Given exercise
The lines to print start at the one containing "Write part 2" and end at the one containing "return 0.8 * grain(0, 0, z, 4.0, 2.5)"; print them exactly, ends included, and only them.

The input
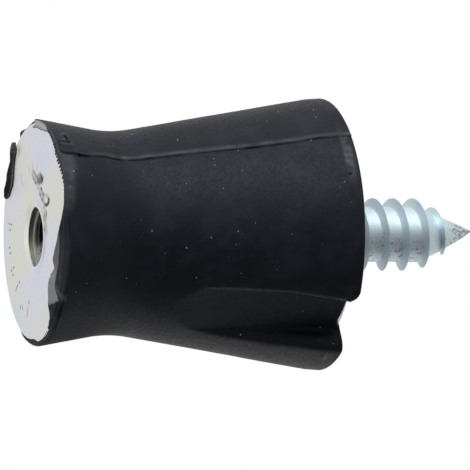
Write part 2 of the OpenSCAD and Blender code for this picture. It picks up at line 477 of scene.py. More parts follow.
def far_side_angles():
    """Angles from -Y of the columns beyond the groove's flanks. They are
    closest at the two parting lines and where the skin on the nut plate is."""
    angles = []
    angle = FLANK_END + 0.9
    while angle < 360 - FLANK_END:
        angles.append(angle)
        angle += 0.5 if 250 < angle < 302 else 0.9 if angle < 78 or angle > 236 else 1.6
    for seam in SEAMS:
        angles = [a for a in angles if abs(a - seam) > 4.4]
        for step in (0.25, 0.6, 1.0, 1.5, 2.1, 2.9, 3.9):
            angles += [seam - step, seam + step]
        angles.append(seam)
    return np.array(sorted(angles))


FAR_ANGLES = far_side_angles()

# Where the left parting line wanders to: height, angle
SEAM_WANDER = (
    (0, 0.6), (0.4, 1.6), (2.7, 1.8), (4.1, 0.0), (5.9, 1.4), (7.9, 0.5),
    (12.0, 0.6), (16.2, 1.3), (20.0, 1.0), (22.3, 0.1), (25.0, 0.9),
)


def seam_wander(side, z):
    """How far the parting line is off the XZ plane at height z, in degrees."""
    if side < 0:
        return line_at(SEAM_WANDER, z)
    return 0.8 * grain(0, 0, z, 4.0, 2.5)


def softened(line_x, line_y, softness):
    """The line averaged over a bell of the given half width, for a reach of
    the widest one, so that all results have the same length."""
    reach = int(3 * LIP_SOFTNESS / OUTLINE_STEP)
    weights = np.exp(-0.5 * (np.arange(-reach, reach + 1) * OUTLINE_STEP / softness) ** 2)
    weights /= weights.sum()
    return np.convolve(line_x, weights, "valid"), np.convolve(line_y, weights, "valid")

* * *

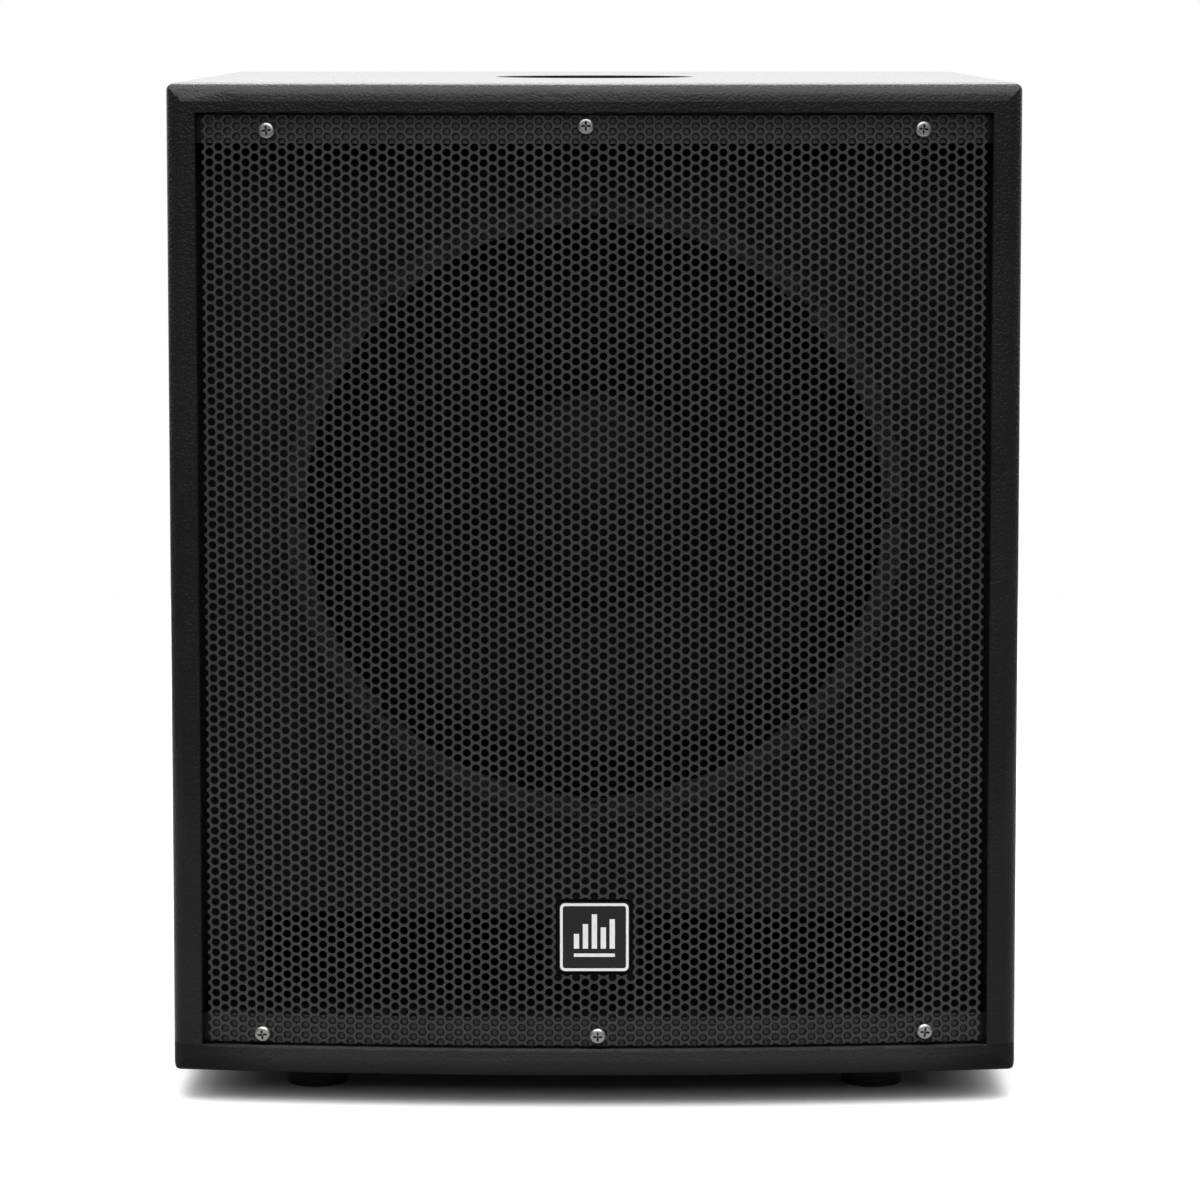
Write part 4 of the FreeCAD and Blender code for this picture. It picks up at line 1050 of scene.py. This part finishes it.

Response for this exercise
Write part 2 of the OpenSCAD and Blender code for this picture. It picks up at line 477 of scene.py. More parts follow.
def far_side_angles():
    """Angles from -Y of the columns beyond the groove's flanks. They are
    closest at the two parting lines and where the skin on the nut plate is."""
    angles = []
    angle = FLANK_END + 0.9
    while angle < 360 - FLANK_END:
        angles.append(angle)
        angle += 0.5 if 250 < angle < 302 else 0.9 if angle < 78 or angle > 236 else 1.6
    for seam in SEAMS:
        angles = [a for a in angles if abs(a - seam) > 4.4]
        for step in (0.25, 0.6, 1.0, 1.5, 2.1, 2.9, 3.9):
            angles += [seam - step, seam + step]
        angles.append(seam)
    return np.array(sorted(angles))


FAR_ANGLES = far_side_angles()

# Where the left parting line wanders to: height, angle
SEAM_WANDER = (
    (0, 0.6), (0.4, 1.6), (2.7, 1.8), (4.1, 0.0), (5.9, 1.4), (7.9, 0.5),
    (12.0, 0.6), (16.2, 1.3), (20.0, 1.0), (22.3, 0.1), (25.0, 0.9),
)


def seam_wander(side, z):
    """How far the parting line is off the XZ plane at height z, in degrees."""
    if side < 0:
        return line_at(SEAM_WANDER, z)
    return 0.8 * grain(0, 0, z, 4.0, 2.5)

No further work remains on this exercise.